Where do white supremacists come from?
New Jersey, for one.
The identity of a “white-nationalist shock jock named Mike Enoch” with a far media reach—including a podcast with tens of thousands of listeners—was recently revealed. The discovery of who he really was opened the floodgates for myriad questions about how his nationalist and racist views developed. Not least because he grew up in a liberal family and he was married to a Jewish woman.
In this New Yorker essay, Andrew Marantz investigated Enoch’s personal and family history for clues, talking to the subject and his family.
Mike Enoch Peinovich comes from a liberal-leaning family in New Jersey and his parents are strongly opposed to their son’s values, not to mention bewildered at what went wrong. They struggle not to blame themselves and not to hunt for “turning points” or psychological traumas that could have been avoided—his parents’ divorce when he was young, for instance.
Says his stepmom:
“But lots of kids have parents who get divorced when they’re young. Lots of white kids have difficult personalities.
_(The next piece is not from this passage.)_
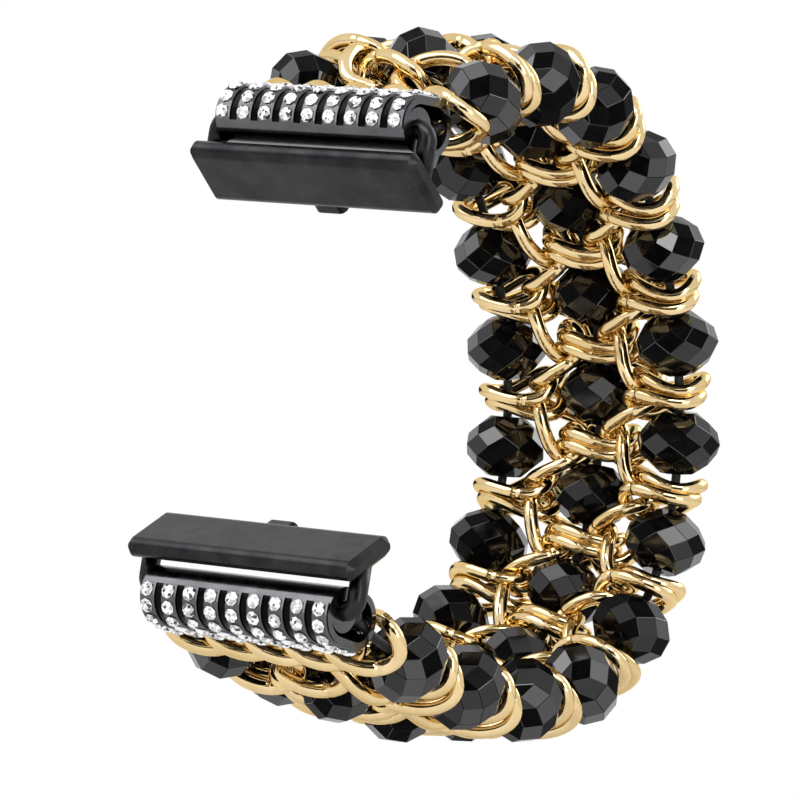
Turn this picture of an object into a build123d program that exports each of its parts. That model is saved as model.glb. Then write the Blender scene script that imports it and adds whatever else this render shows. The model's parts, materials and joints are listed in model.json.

They don’t all become Nazis.”
The picture that emerges is that of a very vulnerable young person who became defensive and contrarian over many years of participation in forums online. After moving to Brooklyn, becoming a programmer, and marrying, he cycled through political views ranging from Marxism to libertarianism to “paleoconservatism”, searching for (easy) answers to seemingly incommensurable problems in the world.
Why settle on racism? According to Marantz:
“The idea of racial hierarchy seemed to hold enormous explanatory power.”
Searching for personal biographical information to explain political extremism will always fall short: there are many answers, and there are no answers. The earnest attempt to try is a case in point.